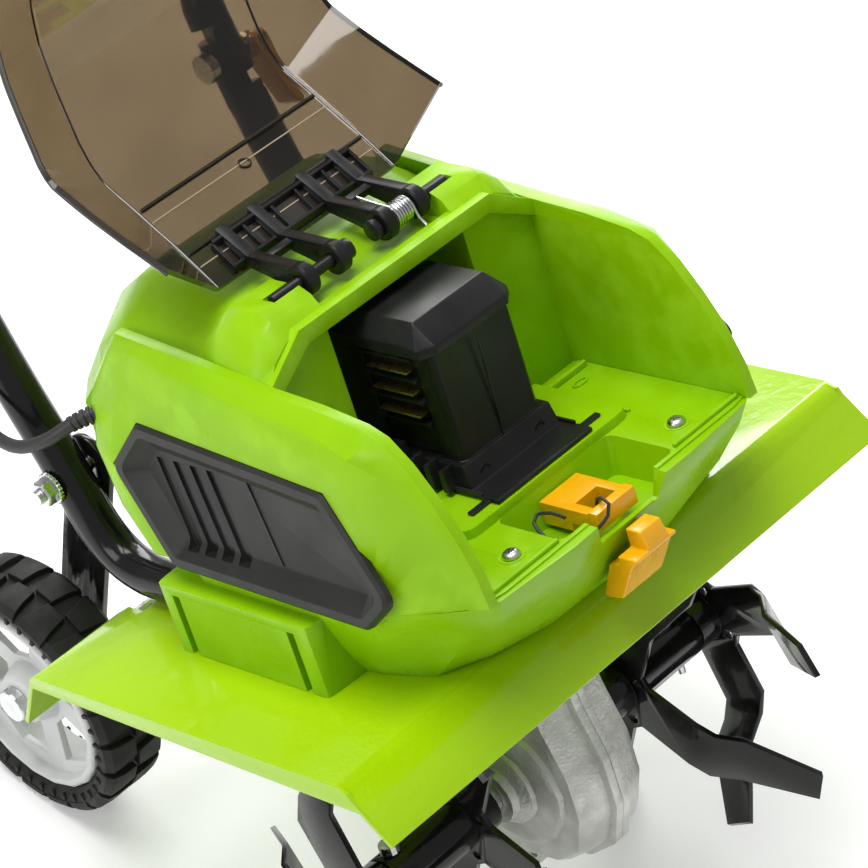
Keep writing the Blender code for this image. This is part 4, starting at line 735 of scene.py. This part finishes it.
def build_spring():
    """Torsion spring: fine coils with one leg on the cowl and a hooked leg over the lid arm."""
    wire, radius, pitch, turns, start = 0.75, 5.6, 1.7, 6.25, 21.1
    path = [(start - 0.9, HINGE.y + 19, HINGE.z + 8.5), (start - 0.6, HINGE.y + 12, HINGE.z + 7.2),
            (start - 0.3, HINGE.y + 5.5, HINGE.z + 6.2)]
    count = int(turns * 28)
    for i in range(count + 1):
        angle = pi / 2 + 2 * pi * i / 28
        path.append((start + pitch * i / 28, HINGE.y + radius * cos(angle), HINGE.z + radius * sin(angle)))
    end = start + pitch * turns
    path += [(end + 0.3, HINGE.y - radius - 0.3, HINGE.z - 2.6),
             (end + 0.5, HINGE.y - radius - 0.9, HINGE.z - 5.2),
             (end + 0.7, HINGE.y - radius - 4.5, HINGE.z - 8.6)]
    piece("spring_coil", pipe(path, wire, 10), "chassis", "zinc_steel", ("torsion_spring",))


# ---------------------------------------------------------------- wheels
AXLE = (346.8, -127.3)


def build_tyre(side, label):
    """Tyre with a rounded carcass and chunky blocks that wrap over its shoulders."""
    y, z = AXLE
    carcass = [(56, 97), (60, 94), (64, 93), (67.0, 96), (67.6, 104), (67.6, 120), (67.0, 128), (64, 131),
               (60, 130), (56, 127)]
    shapes = [turned(carcass, 96, y, z, side, closed=True)]
    blocks = 20
    for index in range(blocks):
        for half, near, far in ((0, 112.8, 131.6), (1, 111.2, 92.4)):
            middle = 2 * pi * (index + half * 0.5) / blocks
            rings = []
            for x, top, wide in ((near, 70.8, 0.085), ((near + far) / 2, 71.0, 0.105),
                                 (far + (3 if half else -3), 70.2, 0.125), (far, 66.5, 0.125)):
                ring = []
                for radius, spread in ((63.5, 1.12), (top, 1.0)):
                    for step in range(-2, 3):
                        angle = middle + wide * spread * step / 2 * (1 if radius < 65 else -1)
                        ring.append((side * x, y + radius * cos(angle), z + radius * sin(angle)))
                rings.append(ring)
            shapes.append(loft(rings))
    for index in range(blocks * 2):
        middle = 2 * pi * (index + 0.25) / (blocks * 2)
        for x in (130.3, 93.7):
            ring = []
            for radius in (58.5, 63.0):
                for spread in ((-0.02, 0.02) if radius < 60 else (0.02, -0.02)):
                    ring.append((radius, middle + spread))
            rings = [[(side * (x + lift), y + r * cos(a), z + r * sin(a)) for r, a in ring]
                     for lift in ((-0.8, 1.2) if x > 100 else (-1.2, 0.8))]
            shapes.append(loft(rings))
    mesh = own_mesh("tyre", *joined(*shapes))
    finish_piece("tyre_" + label + "_tread", mesh, "wheel_" + label, "tyre_rubber", ("tyre_" + label,),
                 0.5, 2, 40)


# ---------------------------------------------------------------- tubes and cables
TUBE_X = 99.0
HANDLE_ANGLE = radians(77.0)
HANDLE_LENGTH = 740.0
HANDLE_HALF = 128.0
HANDLE_BEND = 42.0
LOWER_ROUTE = [(150, -39.4), (180, -39.4), (216, -39.4), (233, -37.5), (247, -31), (257.5, -17), (266, 8),
               (273.5, 30.6), (281.4, 51.7), (290, 78), (297.5, 104)]


def handle_place(s, x=0.0, off=0.0):
    """A point s along the handle above the fold axis, off square to it."""
    return Vector((x, FOLD_AT.y + s * cos(HANDLE_ANGLE) + off * sin(HANDLE_ANGLE),
                   FOLD_AT.z + s * sin(HANDLE_ANGLE) - off * cos(HANDLE_ANGLE)))


def lap_block(x0, x1, s0, s1):
    """A block across the tube at its half lap."""
    corners = [handle_place(s, 0, off) for s, off in ((s0, -30), (s0, 30), (s1, 30), (s1, -30))]
    return along_x([(point.y, point.z) for point in corners], *sorted((x0, x1)))


def build_tubes():
    """Smooth gloss tubes with half-lap ends at the fold axis."""
    for side, label in ((-1, "left"), (1, "right")):
        route = [(side * TUBE_X, y, z) for y, z in LOWER_ROUTE]
        path = smooth_path(route, 6) + [handle_place(-19, side * TUBE_X), handle_place(11, side * TUBE_X)]
        mesh = own_mesh("lower_tube", *pipe(path, 11.0, 40))
        mesh = carved(mesh, lap_block(side * (TUBE_X - 0.15), side * (TUBE_X + 30), -19, 31))
        finish_piece("lower_tube_" + label + "_skin", mesh, "chassis", "black_paint",
                     ("lower_tube_" + label,))
    half = [handle_place(s, x) for s, x in ((-11, TUBE_X), (19, TUBE_X), (34, 101), (56, 113), (78, 124.5),
                                             (96, HANDLE_HALF))]
    half = [half[0]] + smooth_path(half[1:], 5)
    half += [handle_place(s, HANDLE_HALF) for s in (250, 400, 550)]
    for step in range(17):
        angle = pi / 2 * step / 16
        half.append(handle_place(HANDLE_LENGTH - HANDLE_BEND + HANDLE_BEND * sin(angle),
                                 HANDLE_HALF - HANDLE_BEND + HANDLE_BEND * cos(angle)))
    half.append(handle_place(HANDLE_LENGTH, 40))
    left = [Vector((-point.x, point.y, point.z)) for point in reversed(half)]
    mesh = own_mesh("upper_handle", *pipe(half + left, 11.0, 40))
    for side in (-1, 1):
        mesh = carved(mesh, lap_block(side * (TUBE_X - 30), side * (TUBE_X + 0.15), -42, 19))
    finish_piece("upper_handle_skin", mesh, "handle", "black_paint", ("upper_handle",))


CABLE_LOWER = [(-101, 212, 62), (-112, 221, 60.5), (-124, 235, 54), (-129, 254, 50), (-127, 276, 54),
               (-118, 296, 64), (-102, 308, 80), (-86, 312, 102), (-75, 309, 124), (-72, 306.3, 137)]


def build_cables():
    """Control cable: two stretches that the machine holds all the way, and a ribbed strain relief."""
    piece("cable_lower_skin", pipe(smooth_path(CABLE_LOWER, 4), 3.4, 20), "chassis", "cord_rubber",
          ("cable_lower",))
    upper = [handle_place(1.2, -72), handle_place(24, -75, 1), handle_place(60, -90, 3),
             handle_place(110, -108.5, 0),
             handle_place(160, -112.6, 0), handle_place(400, -112.6, 0), handle_place(600, -112.6, 0),
             handle_place(650, -108, 6), handle_place(690, -80, 14), handle_place(703, -50, 13),
             handle_place(704, -31.6, 12)]
    piece("cable_upper_skin", pipe(smooth_path(upper, 8), 3.4, 20), "handle", "cord_rubber", ("cable_upper",))
    relief = smooth_path(CABLE_LOWER, 1.6)[:14]
    shapes = []
    for index, (low, high) in enumerate(zip(relief[::2], relief[2::2])):
        shapes.append(pipe([low, low + (high - low) * 0.6], 5.0 - index * 0.18, 24))
    piece("strain_relief", joined(*shapes), "chassis", "cord_rubber", (), 0.3)


# ---------------------------------------------------------------- fasteners
def build_swing_bolts():
    """Zinc bolts through tube and bracket with serrated flange nuts outside."""
    y, z = SWING_AT
    for side, label in ((-1, "left"), (1, "right")):
        head = [(7.5, 77.5), (7.5, 82.9), (4.0, 82.9), (4.0, 110.3), (9.0, 110.3), (9.0, 112.0), (8.2, 113.0)]
        teeth = []
        for index in range(48):
            angle = 2 * pi * index / 48
            teeth.append((angle, 8.9 if index % 2 else 8.1))
        flange = [[(side * x, y + r * cos(a), z + r * sin(a)) for a, r in teeth] for x in (110.5, 112.6)]
        hexagon = turned([(7.2, 112.6), (7.2, 117.6), (6.4, 118.5)], 6, y, z, side)
        thread = []
        for index in range(12):
            thread += [(4.0, 118.4 + index * 0.3), (3.5, 118.55 + index * 0.3)]
        shapes = (turned(head[:4], 32, y, z, side), loft(flange), hexagon, turned(thread, 24, y, z, side))
        piece("swing_bolt_" + label, joined(*shapes), "chassis", "zinc_steel",
              ("bracket_bolt_" + label,), 0.3)


def build_bay_screws():
    """Pan-head cross screws."""
    for side, label in ((-1, "left"), (1, "right")):
        x = side * SCREW_X
        profile = [(2.2, -9), (2.2, 0.3), (4.5, 0.3), (4.6, 0.9), (4.3, 1.8), (3.5, 2.6), (2.4, 3.05),
                   (1.2, 3.2)]
        mesh = own_mesh("bay_screw", *upright(profile, 40, x, 0))
        for turn in (0.5, 2.07):
            arm = [(x + 2.5 * cos(turn) * a - 0.5 * sin(turn) * b, 2.5 * sin(turn) * a + 0.5 * cos(turn) * b)
                   for a, b in ((-1, -1), (1, -1), (1, 1), (-1, 1))]
            mesh = carved(mesh, along_z(arm, 1.5, 5))
        finish_piece("bay_screw_" + label + "_skin", mesh, "chassis", "zinc_steel",
                     ("bay_screw_" + label,), 0.15)


FLATNESS = {"upper_cowl": 0.05, "lower_tub": 0.05}     # degrees; curved shells keep their small faces
DEFAULT_FLATNESS = 0.6
build_camera()
LOOKS = build_materials()
build_stage()
build_lights()

# ---------------------------------------------------------------- pieces
for node, look_name, width, steps in (
        ("deck_panel", "lime_paint", 1.0, 3),
        ("lower_tub", "lime_plastic", 1.6, 3),
        ("upper_cowl", "lime_plastic", 1.6, 3),
        ("battery_receptacle", "black_plastic", 1.0, 3),
        ("lid_latch", "amber_plastic", 1.0, 3),
        ("safety_key", "amber_plastic", 1.4, 3),
        ("hinge_pin_left", "black_steel", 0.3, 2),
        ("hinge_pin_right", "black_steel", 0.3, 2),
        ("hinge_arm_left", "black_plastic", 1.0, 2),
        ("hinge_arm_right", "black_plastic", 1.0, 2),
        ("gearbox_half_left", "cast_aluminium", 1.2, 2),
        ("gearbox_half_right", "cast_aluminium", 1.2, 2),
        ("inner_tine_left", "black_paint", 0.5, 2),
        ("inner_tine_right", "black_paint", 0.5, 2),
        ("outer_tine_left", "black_paint", 0.5, 2),
        ("outer_tine_right", "black_paint", 0.5, 2),
        ("wheel_bracket_left", "black_paint", 0.6, 2),
        ("wheel_bracket_right", "black_paint", 0.6, 2),
        ("wheel_hub_left", "grey_plastic", 0.8, 2),
        ("wheel_hub_right", "grey_plastic", 0.8, 2),
        ("switch_box", "lime_plastic", 1.6, 3),
        ("cam_lever_left", "amber_plastic", 1.0, 2),
        ("cam_lever_right", "amber_plastic", 1.0, 2)):
    refined(node, look_name, width, steps, FLATNESS.get(node, DEFAULT_FLATNESS))

build_lid()
build_painted_fold_shade()
build_hinge_details()
build_spring()
build_bay_details()
build_receptacle_details()
build_bay_screws()
build_tubes()
build_cables()
build_swing_bolts()
for side, label in ((-1, "left"), (1, "right")):
    build_vent(side, label)
    build_tyre(side, label)

for node, obj in frame["nodes"].items():
    if obj.hide_render:
        continue
    slot = next(entry["material_slot"] for entry in frame["record"]["subparts"] if entry["node"] == node)
    obj.data.materials.clear()
    obj.data.materials.append(LOOKS[slot])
::::::
THE REQUEST :: Only the lines from the first line of the material above through the line that contains "AXLE = (346.8, -127.3)" should be quoted, each one exactly.

RESPONSE ::
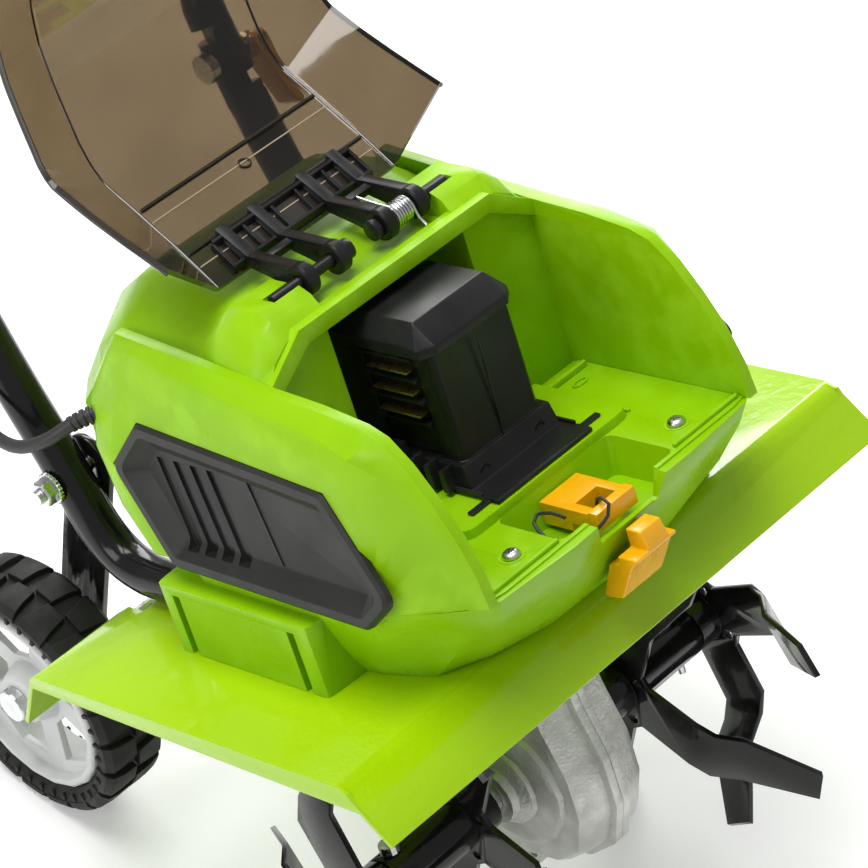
Keep writing the Blender code for this image. This is part 4, starting at line 735 of scene.py. This part finishes it.
def build_spring():
    """Torsion spring: fine coils with one leg on the cowl and a hooked leg over the lid arm."""
    wire, radius, pitch, turns, start = 0.75, 5.6, 1.7, 6.25, 21.1
    path = [(start - 0.9, HINGE.y + 19, HINGE.z + 8.5), (start - 0.6, HINGE.y + 12, HINGE.z + 7.2),
            (start - 0.3, HINGE.y + 5.5, HINGE.z + 6.2)]
    count = int(turns * 28)
    for i in range(count + 1):
        angle = pi / 2 + 2 * pi * i / 28
        path.append((start + pitch * i / 28, HINGE.y + radius * cos(angle), HINGE.z + radius * sin(angle)))
    end = start + pitch * turns
    path += [(end + 0.3, HINGE.y - radius - 0.3, HINGE.z - 2.6),
             (end + 0.5, HINGE.y - radius - 0.9, HINGE.z - 5.2),
             (end + 0.7, HINGE.y - radius - 4.5, HINGE.z - 8.6)]
    piece("spring_coil", pipe(path, wire, 10), "chassis", "zinc_steel", ("torsion_spring",))


# ---------------------------------------------------------------- wheels
AXLE = (346.8, -127.3)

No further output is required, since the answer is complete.